The municipality of San Gregorio de Polanco is one of the municipalities of Tacuarembó Department, Uruguay, established on 15 March 2010.

History 
The municipality of San Gregorio de Polanco was created by Law No. 18,653 of 15 March 2010, as part of Tacuarembó Department, that intended to cover the electoral constituency identified by series TED, the same territory as the Ninth Judicial Section of Tacuarembó. This new entity created under the new system of second level administrative divisions of Uruguay, replaced the former Non-Autonomous Local Board of San Gregorio de Polanco, which the former system was criticized due to their lack of self-governance and submission to departmental authorities.

Geography 
The municipality, part of Tacuarembó Department, is located at its south side, north of Negro River and west to the Tacuarembó River.
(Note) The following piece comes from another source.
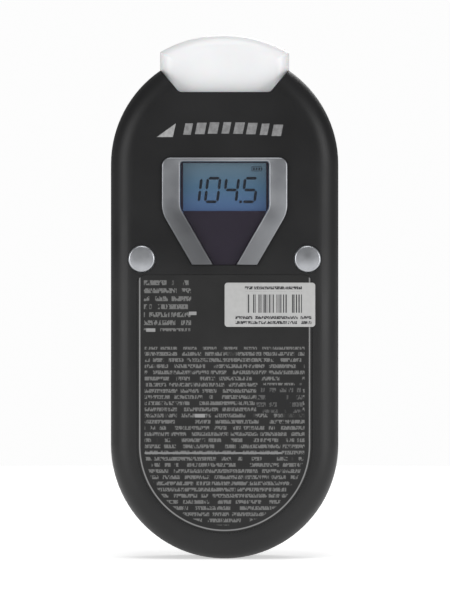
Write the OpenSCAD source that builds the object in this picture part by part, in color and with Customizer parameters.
// Pocket speed radar: a round-ended hand-held case with a radome at its upper end,
// a display and two push buttons on its face, and a battery bay at its back.
// The parts are drawn lying on the back face, with X across, Y up the length of the case
// and Z from the back to the face. stand() then turns the face to -Y and puts the origin
// at the mouth of the tripod socket.

/* [Case] */
// Width of the case
body_w = 60; // [58:0.5:72]
// Length of the case, to the full round of its upper end
body_l = 134; // [130:0.2:162]
// Thickness of the case
body_t = 30; // [30:0.5:36]
// Radius of the outer edges
edge_r = 6; // [4:0.2:7.2]
// Thickness of the case walls
wall = 2.4; // [2:0.02:2.9]
// Height of the parting line above the back
parting_z = 14; // [12:0.2:17]
// Height of the lip that locates the two shells
lip_h = 1.5; // [1:0.1:2.5]
// Thickness of that lip
lip_t = 1.1; // [0.8:0.05:1.3]
// Depth of the V-shaped groove round the joint of the two shells
seam = 0.3; // [0.1:0.05:0.5]

/* [Notch and radome] */
// Half width of the notch at its floor
notch_half = 12.1; // [10:0.1:14.5]
// Depth of the notch below the full round of the end
notch_depth = 11.2; // [9:0.1:13.4]
// Angle of the notch sides from its floor
notch_angle = 50; // [45:1:60]
// Radius between the notch floor and its sides
notch_fillet = 1.6; // [1:0.1:2.5]
// Height of the radome above the full round of the end
radome_rise = 4.2; // [2:0.1:6]
// Thickness of the radome, front to back
radome_t = 23; // [20:0.5:25]
// Thickness of the radome wall
radome_wall = 1.8; // [1.2:0.1:2.2]
// Radius of the radome edges
radome_edge = 4; // [2:0.1:5]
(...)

The municipality has a total area of 444.7 km2, and it has 3722 inhabitants according the 2011 national census, with a population density of 8.4 inhabitants per square kilometer.

Settlements 
The following settlements are part of this municipality:
 San Gregorio de Polanco (seat)
 Paso Hondo
 Los Furtados
 Rolón
 Cañadas del Estado
 Rincón de Alonso
 Paso Real

Authorities 
The authority of the municipality is the Municipal Council, integrated by the Mayor (presiding it) and four Councilors.